The Law Not A Burden, But A Gift
It is a beautifully significant practice of the modern Jews, that, before fulfilling any special observance directed in their Law, they always first bless God for the giving of it. One might almost compare the idea underlying this, and much else of a similar character in the present religious life of Israel, to the good fruits which the soil of Palestine bore even during the Sabbatical years, when it lay untilled. For it is intended to express that the Law is felt not a burden, but a gift of God in which to rejoice. And this holds specially true of the Sabbath in its Divine institution, of which it was distinctly said, 'I gave them My Sabbaths, to be a sign between Me and them, that they might know that I, Jehovah, sanctify them' (Eze 20:12).

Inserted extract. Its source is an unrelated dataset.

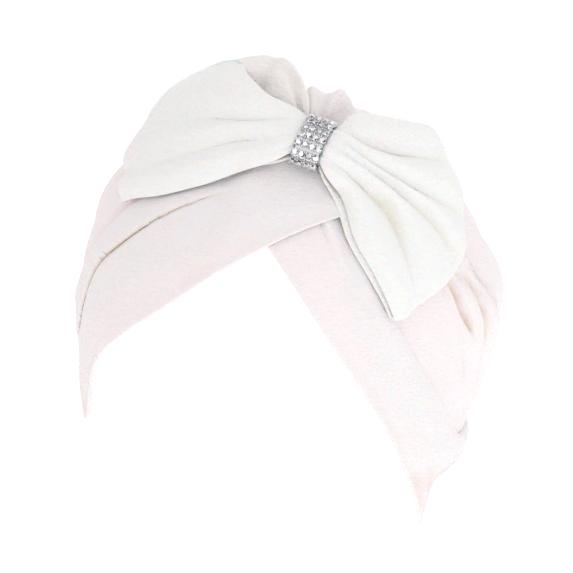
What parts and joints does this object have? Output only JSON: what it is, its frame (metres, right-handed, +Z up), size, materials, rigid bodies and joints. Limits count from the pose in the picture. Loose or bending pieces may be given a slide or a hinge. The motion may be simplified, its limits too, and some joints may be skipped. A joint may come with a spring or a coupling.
{
  "type": "turban hat",
  "caption": "Soft white crepe turban hat with a pleated hollow crown, two wide bands crossed over the forehead and a front bow held by a band of clear cut stones.",
  "frame": {"origin": "top of the wearer's head, just inside the top of the crown", "axes": "+Z up, -Y out of the front, +X towards the wearer's left side"},
  "size_m": [0.1855, 0.2043, 0.1775],
  "materials": {
    "cap_crepe": "matt crepe with a fine pebbled grain",
    "bow_crepe": "matt crepe, slightly warmer in its folds",
    "stone_trim": "clear cut stones in bright silver cups"
  },
  "bodies": {
    "root": {"crown": "cap_crepe", "band_right": "cap_crepe", "band_left": "cap_crepe", "bow": "bow_crepe", "stone_band": "stone_trim"}
  },
  "joints": []
}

In the same sense, the Sabbath is called 'a delight, the holy of Jehovah, honourable' (Isa 58:13); and the great burden of the Sabbath-Psalm (Psa 92) * is that of joyous thanksgiving unto God.

* The Talmud discusses the question whether Psalm 92 bears reference to the Sabbath of creation, or to that final Messianic Sabbath of the Kingdom— to Rabbi Akibah, 'the day which is wholly a Sabbath.' (See Delitzsch on the Psalm.) It is a curiously uncritical remark of some Rabbis to ascribe the authorship of this Psalm to Adam, and its composition to the beginning of the first Sabbath— having fallen just before its commencement, and been driven from Paradise, but not killed, because God would not execute the punishment of death on the Sabbath.

The term Sabbath, 'resting,' points to the origin and meaning of the weekly festival. The Rabbis hold that it was not intended for the Gentiles, and most of them trace the obligation of its observance only to the legislation on Mount Sinai. Nor is another Rabbinical saying, that 'circumcision and the Sabbath preceded the law,' inconsistent with this. For even if the duty of Sabbath-observance had only commenced with the promulgation of the law on Mount Sinai, yet the Sabbath-law itself rested on the original 'hallowing' of the seventh day, when God rested from all His works (Gen 2:3). But this was not the only rest to which the Sabbath pointed. There is also a rest of redemption, and the Sabbath was expressly connected with the deliverance of Israel from Egypt. 'Remember that thou was a servant in the land of Egypt, and that Jehovah thy God brought thee out thence through a mighty hand and by a stretched out arm: therefore Jehovah thy God commanded thee to keep the Sabbath-day' (Deut 5:15). At the close of the work-a-day week, holy rest in the Lord; at the end of the labour and sorrow of Egypt, redemption and rest; and both pointing forward to the better rest (Heb 4:9), and ultimately to the eternal Sabbath of completed work, of completed redemption, and completed 'hallowing' (Rev 11)— was the meaning of the weekly Sabbath. It was because this idea of festive rest and sanctification was so closely connected with the weekly festival that the term Sabbath was also applied to the great festivals (as Lev 23:15,24,32,39). For a similar reason, the number seven, which was that of the weekly Sabbath (the first seven that had appeared in time), became in Scripture-symbolism the sacred or covenant number. *

* The term 'Sabbath' is also applied to 'a week,' as in Leviticus 23:15; 25:8; and, for example, in Matthew 28:1; Mark 16:2; Luke 24:1; John 20:1. This seems to indicate that the Sabbath was not to be regarded as separate from, but as giving its character to the rest of the week, and to its secular engagements. So to speak, the week closes and is completed in the Sabbath.